We see the first signs of Russia’s economic recovery. We believe that Russia has finally bottomed, and a recovery has begun on the back of higher oil prices, fiscal spending, stabilizing credit, and re-stocking. The initial recovery is likely to surprise on the upside, in our view: we forecast double-digit annualized quarter-on-quarter GDP growth even while year-on-year figures remain negative in for the second half of 2009. For 2010, we expect average GDP growth of 2.4%.
As the recession appeared to be very deep, recovery is beginning from a very low level. Month-on-month and quarter-on-quarter improvements should be considered as indicators of recovery.
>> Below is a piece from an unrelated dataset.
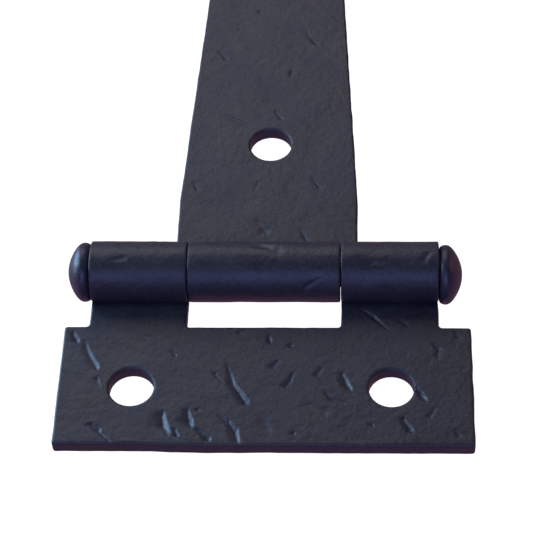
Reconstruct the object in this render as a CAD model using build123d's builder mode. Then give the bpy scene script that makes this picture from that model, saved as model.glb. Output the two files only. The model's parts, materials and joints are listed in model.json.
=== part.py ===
from build123d import *
import math
import os

# Tee hinge, 6 inch. Millimetres.
# X runs along the pin, +Y along the strap to its tip, +Z out of the door face.
# Z = 0 is the plane both leaves lie on; the pin axis crosses X = 0 above Y = 0.

# ---- Sheet, pin and the fit between them ----
sheet_t = 2.5
pin_d = 4.8
pin_clearance = 0.08  # radial, pin to rolled bore
bore_r = pin_d / 2 + pin_clearance
knuckle_r = bore_r + sheet_t
axis_z = knuckle_r  # the roll is tangent to the back plane
seam_gap = 0.22  # end of the roll above the leaf's front face
roll_end = 180 + math.degrees(math.asin((knuckle_r - sheet_t - seam_gap) / knuckle_r))

# ---- Knuckle row along the pin ----
centre_knuckle_w = 24.2
knuckle_gap = 0.25  # axial, each side of the centre knuckle
ear_inner = centre_knuckle_w / 2 + knuckle_gap
ear_w = 15.6
ear_outer = ear_inner + ear_w

# ---- Frame plate ----
plate_w = 65.0
plate_shift = 0.6  # the blank sits this far off the middle of the pin
plate_front_y = -31.85
shoulder_y = -9.1
plate_corner_r = 0.6
ear_corner_r = 0.6
screw_hole_d = 7.0
frame_hole_spacing = 40.6
frame_hole_y = -20.9

# ---- Strap ----
strap_len = 152.0  # pin axis to tip
strap_shoulder_w = 2.9  # root stands out this far past the centre knuckle
strap_root_w = centre_knuckle_w + 2 * strap_shoulder_w
strap_shoulder_y = 7.0
strap_taper_y = 17.5  # parallel up to here
strap_neck_y = strap_len - 40.0
strap_neck_w = 20.0
spear_w = 28.4
spear_widest_y = strap_len - 28.0
spear_tip_w = 1.6
strap_corner_r = 0.6
tongue_corner_r = 0.6
spear_tip_r = 0.75
strap_hole_count = 3
strap_first_hole_y = 30.0
strap_last_hole_y = strap_len - 22.0
strap_hole_spacing = (strap_last_hole_y - strap_first_hole_y) / (strap_hole_count - 1)

# ---- Pin ----
head_gap = 0.15  # axial, head to outer knuckle
head_d = 9.64
head_foot_d = 8.4  # where the head meets the knuckle's end
head_under_t = 1.05  # from there out to the widest ring
dome_h = 2.6
head_x = ear_outer + head_gap

# ---- Edge rounding ----
front_edge_r = 0.45
back_edge_r = 0.2
hole_edge_r = 0.4

cut_h = 3 * knuckle_r
clear_y = knuckle_r + 1.0


def outline_edges(leaf, height):
    """Outline edges of a leaf's flat face at this height, less the line where the roll starts."""
    face = leaf.faces().filter_by(Axis.Z).filter_by(
        lambda f: abs(f.center().Z - height) < 0.01
    )
    outline = face.sort_by(SortBy.AREA)[-1].outer_wire().edges()
    return outline.filter_by(lambda e: abs(e.center().Y) > 0.01)


# ================= Frame leaf: plate and two outer knuckles =================
# One blank: plate, two ears, each ear rolled up, over and down to the front face.
with BuildPart() as frame_leaf:
    with BuildSketch(Plane.YZ):
        with BuildLine():
            foot = Line((plate_front_y, 0), (0, 0))
            outer = CenterArc((0, axis_z), knuckle_r, -90, roll_end + 90)
            inner = CenterArc((0, axis_z), bore_r, -90, roll_end + 90)
            Line(outer @ 1, inner @ 1)
            Line((0, sheet_t), (plate_front_y, sheet_t))
            Line((plate_front_y, sheet_t), (plate_front_y, 0))
        make_face()
    extrude(amount=plate_w, both=True)

    with BuildSketch(Plane.XY) as frame_blank:
        with Locations((plate_shift, (plate_front_y + shoulder_y) / 2)):
            Rectangle(plate_w, shoulder_y - plate_front_y)
        fillet(frame_blank.vertices(), plate_corner_r)
        ear_len = clear_y - shoulder_y + plate_corner_r
        with Locations(
            ((ear_inner + ear_outer) / 2, clear_y - ear_len / 2),
            (-(ear_inner + ear_outer) / 2, clear_y - ear_len / 2),
        ):
            Rectangle(ear_w, ear_len)
        ear_roots = frame_blank.vertices().filter_by(
            lambda v: abs(v.Y - shoulder_y) < 0.01 and abs(v.X) < ear_outer + 0.01
        )
        fillet(ear_roots, ear_corner_r)
    extrude(amount=cut_h, mode=Mode.INTERSECT)

    with Locations((0, frame_hole_y, sheet_t)):
        with GridLocations(frame_hole_spacing, 1, 2, 1):
            Hole(screw_hole_d / 2, sheet_t)
    rims = frame_leaf.edges().filter_by(GeomType.CIRCLE).filter_by(
        lambda e: abs(e.radius - screw_hole_d / 2) < 0.01
    )
    fillet(rims, hole_edge_r)
    fillet(outline_edges(frame_leaf, sheet_t), front_edge_r)
    fillet(outline_edges(frame_leaf, 0), back_edge_r)
frame_leaf.part.label = "frame_leaf"


# ================= Strap leaf: tapered strap and centre knuckle =================
with BuildPart() as strap_leaf:
    with BuildSketch(Plane.YZ):
        with BuildLine():
            Line((strap_len, 0), (0, 0))
            outer = CenterArc((0, axis_z), knuckle_r, -90, -(roll_end + 90))
            inner = CenterArc((0, axis_z), bore_r, -90, -(roll_end + 90))
            Line(outer @ 1, inner @ 1)
            Line((0, sheet_t), (strap_len, sheet_t))
            Line((strap_len, sheet_t), (strap_len, 0))
        make_face()
    extrude(amount=strap_root_w, both=True)

    with BuildSketch(Plane.XY) as strap_blank:
        with BuildLine():
            Line((0, strap_shoulder_y), (strap_root_w / 2, strap_shoulder_y))
            Line((strap_root_w / 2, strap_shoulder_y), (strap_root_w / 2, strap_taper_y))
            taper = Line(
                (strap_root_w / 2, strap_taper_y), (strap_neck_w / 2, strap_neck_y)
            )
            flare = Spline(
                taper @ 1,
                (spear_w / 2, spear_widest_y),
                tangents=(taper % 1, (0, 1)),
            )
            Spline(
                flare @ 1, (spear_tip_w / 2, strap_len), tangents=((0, 1), (-0.75, 1))
            )
            Line((spear_tip_w / 2, strap_len), (0, strap_len))
            mirror(about=Plane.YZ)
        make_face()
        with Locations((0, (strap_shoulder_y + 1 - clear_y) / 2)):
            Rectangle(centre_knuckle_w, strap_shoulder_y + 1 + clear_y)
        shoulder = strap_blank.vertices().filter_by(
            lambda v: abs(v.Y - strap_shoulder_y) < 0.01
        )
        fillet(shoulder.filter_by(lambda v: abs(v.X) > strap_root_w / 2 - 1), strap_corner_r)
        tongue = strap_blank.vertices().filter_by(
            lambda v: abs(v.Y - strap_shoulder_y) < 0.01
            and abs(abs(v.X) - centre_knuckle_w / 2) < 0.01
        )
        fillet(tongue, tongue_corner_r)
        tip = strap_blank.vertices().filter_by(lambda v: v.Y > strap_len - 0.01)
        fillet(tip, spear_tip_r)
    extrude(amount=cut_h, mode=Mode.INTERSECT)

    with Locations((0, (strap_first_hole_y + strap_last_hole_y) / 2, sheet_t)):
        with GridLocations(1, strap_hole_spacing, 1, strap_hole_count):
            Hole(screw_hole_d / 2, sheet_t)
    rims = strap_leaf.edges().filter_by(GeomType.CIRCLE).filter_by(
        lambda e: abs(e.radius - screw_hole_d / 2) < 0.01
    )
    fillet(rims, hole_edge_r)
    fillet(outline_edges(strap_leaf, sheet_t), front_edge_r)
    fillet(outline_edges(strap_leaf, 0), back_edge_r)
strap_leaf.part.label = "strap_leaf"


# ================= Hinge pin: rivet with a domed head on each end =================
with BuildPart() as hinge_pin:
    with BuildSketch(Plane.XZ):
        with BuildLine():
            head_r = head_d / 2
            widest_x = head_x + head_under_t
            tip_x = widest_x + dome_h
            Line((0, axis_z), (0, axis_z + pin_d / 2))
            Line((0, axis_z + pin_d / 2), (head_x, axis_z + pin_d / 2))
            Line((head_x, axis_z + pin_d / 2), (head_x, axis_z + head_foot_d / 2))
            under_mid_r = head_foot_d / 2 + 0.68 * (head_r - head_foot_d / 2)
            ThreePointArc(
                (head_x, axis_z + head_foot_d / 2),
                (head_x + 0.4 * head_under_t, axis_z + under_mid_r),
                (widest_x, axis_z + head_r),
            )
            dome = Spline(
                (widest_x, axis_z + head_r),
                (widest_x + 0.33 * dome_h, axis_z + 0.88 * head_r),
                (widest_x + 0.66 * dome_h, axis_z + 0.65 * head_r),
                (widest_x + 0.92 * dome_h, axis_z + 0.33 * head_r),
                (tip_x, axis_z),
                tangents=((1, 0), (0, -1)),
            )
            Line(dome @ 1, (0, axis_z))
        make_face()
    revolve(axis=Axis((0, 0, axis_z), (1, 0, 0)))
    mirror(about=Plane.YZ)
hinge_pin.part.label = "hinge_pin"


os.makedirs("parts", exist_ok=True)
export_step(frame_leaf.part, "parts/frame_leaf.step")
export_step(strap_leaf.part, "parts/strap_leaf.step")
export_step(hinge_pin.part, "parts/hinge_pin.step")
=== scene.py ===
import json
import math

import bmesh
import bpy
import numpy as np
from mathutils import Matrix, Vector


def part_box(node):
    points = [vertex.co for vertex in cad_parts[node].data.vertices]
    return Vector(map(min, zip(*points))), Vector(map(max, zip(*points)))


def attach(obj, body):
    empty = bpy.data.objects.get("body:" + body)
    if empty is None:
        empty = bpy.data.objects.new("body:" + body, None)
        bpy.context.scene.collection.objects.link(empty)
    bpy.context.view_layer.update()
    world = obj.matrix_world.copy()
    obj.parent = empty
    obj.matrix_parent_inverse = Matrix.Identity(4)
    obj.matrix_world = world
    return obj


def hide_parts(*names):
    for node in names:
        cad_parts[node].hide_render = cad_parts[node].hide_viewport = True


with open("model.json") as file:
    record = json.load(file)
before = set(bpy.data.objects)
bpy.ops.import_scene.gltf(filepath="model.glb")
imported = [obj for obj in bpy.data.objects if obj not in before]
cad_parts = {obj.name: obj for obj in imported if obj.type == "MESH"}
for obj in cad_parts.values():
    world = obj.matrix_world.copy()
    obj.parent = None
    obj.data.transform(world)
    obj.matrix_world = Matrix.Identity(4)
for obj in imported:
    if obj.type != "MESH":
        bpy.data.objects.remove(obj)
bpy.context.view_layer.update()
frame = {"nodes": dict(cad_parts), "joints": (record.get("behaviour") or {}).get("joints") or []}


# ---------------------------------------------------------------------------
# Frame leaf. One blank of 2.5 mm sheet steel: a plate with two screw holes and
# two ears. Each ear is rolled up and over the pin into an outer knuckle, and
# the face is hammered before the black powder coat goes on.

# Shapes are drawn in millimetres and brought to metres when a piece is done.
MM = 0.001
NEAR = 0.01
SHEET = 2.5
pin_height = frame["joints"][0]["pos_m"][2] / MM
leaf_low, leaf_high = (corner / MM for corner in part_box("frame_leaf"))
plate_left, plate_front = leaf_low.x, leaf_low.y
shoulder_y = -9.1
ear_inside, ear_outside = 12.28, 27.98
frame_holes = ((-20.3, -20.9), (20.3, -20.9))
HOLE_R = 3.5
COLLAR_R = 4.1
COLLAR_SQUARE = 5.0
FRAME_CELL = 0.62
ROLL_STEPS = 56
seam_lift = 0.22
roll_angle = math.radians(270) + math.asin((pin_height - SHEET - seam_lift) / pin_height)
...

In May-June, real wage and real disposable income growth turned to positive territory, making us more optimistic on recovery in consumption. Consumer sentiment index also showed sizable 3 percent quarter on rebound in June. Last month, we saw encouraging month-on-month dynamics in industrial production and GDP growth.
Leading indicators confirm the beginning of recovery. The oil price is the main “leading indicator” for Russia — with a very short lag. We see rebound in oil prices in the second half of 2009 and into 2010, which makes us more optimistic on economic performance. If oil prices increase by 28 percent year-on-year in 2010 as we believe now, it could add 1.9-2.8 percentage points to GDP growth in 2010 and 3.2-4.8 percentage points in 2011-13.
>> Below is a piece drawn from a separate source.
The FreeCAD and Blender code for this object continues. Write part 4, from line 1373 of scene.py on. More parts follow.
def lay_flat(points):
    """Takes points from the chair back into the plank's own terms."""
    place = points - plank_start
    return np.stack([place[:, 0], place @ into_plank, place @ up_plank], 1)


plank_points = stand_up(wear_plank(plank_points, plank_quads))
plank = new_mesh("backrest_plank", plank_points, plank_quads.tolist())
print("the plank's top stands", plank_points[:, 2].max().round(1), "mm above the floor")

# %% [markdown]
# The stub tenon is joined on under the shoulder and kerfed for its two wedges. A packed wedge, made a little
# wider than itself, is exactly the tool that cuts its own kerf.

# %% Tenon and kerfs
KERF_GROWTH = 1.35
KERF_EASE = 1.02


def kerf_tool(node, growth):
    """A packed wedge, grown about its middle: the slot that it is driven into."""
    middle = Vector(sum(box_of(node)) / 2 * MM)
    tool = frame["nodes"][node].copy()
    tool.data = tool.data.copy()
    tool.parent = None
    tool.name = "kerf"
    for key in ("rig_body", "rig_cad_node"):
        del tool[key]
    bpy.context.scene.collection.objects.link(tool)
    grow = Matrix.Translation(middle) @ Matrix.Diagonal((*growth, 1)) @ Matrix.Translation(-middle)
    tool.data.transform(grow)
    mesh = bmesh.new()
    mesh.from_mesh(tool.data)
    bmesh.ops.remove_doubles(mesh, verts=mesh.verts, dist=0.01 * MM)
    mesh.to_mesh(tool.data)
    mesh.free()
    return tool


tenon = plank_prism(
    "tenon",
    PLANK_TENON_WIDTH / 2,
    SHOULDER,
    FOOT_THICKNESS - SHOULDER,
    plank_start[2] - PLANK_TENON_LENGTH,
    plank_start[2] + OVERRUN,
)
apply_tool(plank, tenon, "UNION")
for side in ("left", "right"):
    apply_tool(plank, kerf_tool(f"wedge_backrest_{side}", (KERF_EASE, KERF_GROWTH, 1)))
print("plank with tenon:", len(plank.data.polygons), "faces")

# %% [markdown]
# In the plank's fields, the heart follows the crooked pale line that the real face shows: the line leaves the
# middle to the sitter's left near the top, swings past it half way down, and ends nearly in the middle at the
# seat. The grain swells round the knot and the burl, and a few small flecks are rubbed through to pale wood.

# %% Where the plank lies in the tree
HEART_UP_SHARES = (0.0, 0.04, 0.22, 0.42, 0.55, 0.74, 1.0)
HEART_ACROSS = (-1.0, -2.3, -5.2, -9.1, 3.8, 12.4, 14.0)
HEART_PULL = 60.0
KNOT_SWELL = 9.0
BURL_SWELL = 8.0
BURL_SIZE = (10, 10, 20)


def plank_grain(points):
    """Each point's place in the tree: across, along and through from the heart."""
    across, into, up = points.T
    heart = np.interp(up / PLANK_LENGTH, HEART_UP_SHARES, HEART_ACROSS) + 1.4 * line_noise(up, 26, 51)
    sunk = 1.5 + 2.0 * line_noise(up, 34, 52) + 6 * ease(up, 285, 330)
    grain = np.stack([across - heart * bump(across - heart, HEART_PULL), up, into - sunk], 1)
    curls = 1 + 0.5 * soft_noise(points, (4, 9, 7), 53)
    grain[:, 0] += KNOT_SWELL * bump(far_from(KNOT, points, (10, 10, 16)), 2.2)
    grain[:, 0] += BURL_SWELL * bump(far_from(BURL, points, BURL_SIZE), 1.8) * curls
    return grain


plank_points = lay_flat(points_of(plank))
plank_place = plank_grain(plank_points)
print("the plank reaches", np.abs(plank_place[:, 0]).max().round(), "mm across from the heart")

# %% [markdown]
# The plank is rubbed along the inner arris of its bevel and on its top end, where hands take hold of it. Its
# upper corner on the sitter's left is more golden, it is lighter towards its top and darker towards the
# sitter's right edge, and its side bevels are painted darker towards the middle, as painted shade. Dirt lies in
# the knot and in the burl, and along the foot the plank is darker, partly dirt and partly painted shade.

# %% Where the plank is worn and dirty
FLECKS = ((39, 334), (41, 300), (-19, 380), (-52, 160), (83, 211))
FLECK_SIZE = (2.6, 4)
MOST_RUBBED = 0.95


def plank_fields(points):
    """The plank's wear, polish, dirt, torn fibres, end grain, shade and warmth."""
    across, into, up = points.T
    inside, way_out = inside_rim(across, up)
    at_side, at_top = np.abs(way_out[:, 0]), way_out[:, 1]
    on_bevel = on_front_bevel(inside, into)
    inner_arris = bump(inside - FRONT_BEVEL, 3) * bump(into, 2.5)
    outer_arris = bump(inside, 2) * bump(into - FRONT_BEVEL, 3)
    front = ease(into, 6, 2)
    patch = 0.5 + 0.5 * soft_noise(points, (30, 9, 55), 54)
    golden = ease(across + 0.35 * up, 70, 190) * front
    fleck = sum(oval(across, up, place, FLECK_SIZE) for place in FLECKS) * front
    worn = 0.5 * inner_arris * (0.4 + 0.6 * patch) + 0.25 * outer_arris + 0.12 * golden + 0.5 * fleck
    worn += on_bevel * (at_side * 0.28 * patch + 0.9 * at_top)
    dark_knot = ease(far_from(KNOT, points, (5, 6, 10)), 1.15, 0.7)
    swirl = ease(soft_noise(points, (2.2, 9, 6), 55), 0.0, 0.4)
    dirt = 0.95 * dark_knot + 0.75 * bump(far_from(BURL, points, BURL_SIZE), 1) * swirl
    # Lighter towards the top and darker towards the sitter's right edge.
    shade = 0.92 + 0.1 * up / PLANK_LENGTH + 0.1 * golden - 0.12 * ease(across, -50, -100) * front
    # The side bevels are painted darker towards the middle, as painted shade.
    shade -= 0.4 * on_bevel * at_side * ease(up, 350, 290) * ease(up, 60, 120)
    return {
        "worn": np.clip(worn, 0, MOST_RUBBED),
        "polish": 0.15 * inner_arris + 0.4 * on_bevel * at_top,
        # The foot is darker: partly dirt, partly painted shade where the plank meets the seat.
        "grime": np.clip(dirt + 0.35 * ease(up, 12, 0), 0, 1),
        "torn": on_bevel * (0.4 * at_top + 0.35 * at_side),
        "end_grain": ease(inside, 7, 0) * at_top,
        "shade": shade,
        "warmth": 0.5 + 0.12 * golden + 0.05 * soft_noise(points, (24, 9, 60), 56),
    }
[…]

Another thing that will have to resurface in the 2H 2009 is the long-awaited increase in fiscal spending. In 2009, practical implementation of the fiscal stimuli was delayed and we expect budget expenditures to remain skewed towards the fourth quarter of 2009. We expect fiscal rain to be very supportive for economic growth in the fourth quarter, pushing seasonally adjusted figure to 5 percent quarter on quarter (-1.5 percent year-on-year). In the first quarter of next year, the seasonal trend foresees a decline in fiscal spending, pulling quarter-on-quarter growth down, but then recovery could continue and accelerate on the back of further improvements in oil prices and 2010 fiscal plan.
Furthermore, we believe return to economic growth is possible even without the full recovery in the financial sector. Although we see first signs of improvement (banking deposit growth, slowdown in NPL growth and so on), credit expansion may lag and the contribution of credit component to the initial stage of recovery is likely to remain minor. In the fourth quarter of 2008 and the first half of 2009, the crisis in the banking sector fueled the economic crisis, and we certainly think that gradual stabilization in the banking system is necessary precondition for credit expansion.
To us, the sustainability of the recovery is the main question. We see risks for positive developments on economic front associated with decline in oil prices or with negative developments in the banking sector. A spike in recapitalization needs to above $70-80 billion may slow down or postpone recovery. Fortunately, this is not the most likely scenario and the second wave of the crisis is likely to be avoided, in our view.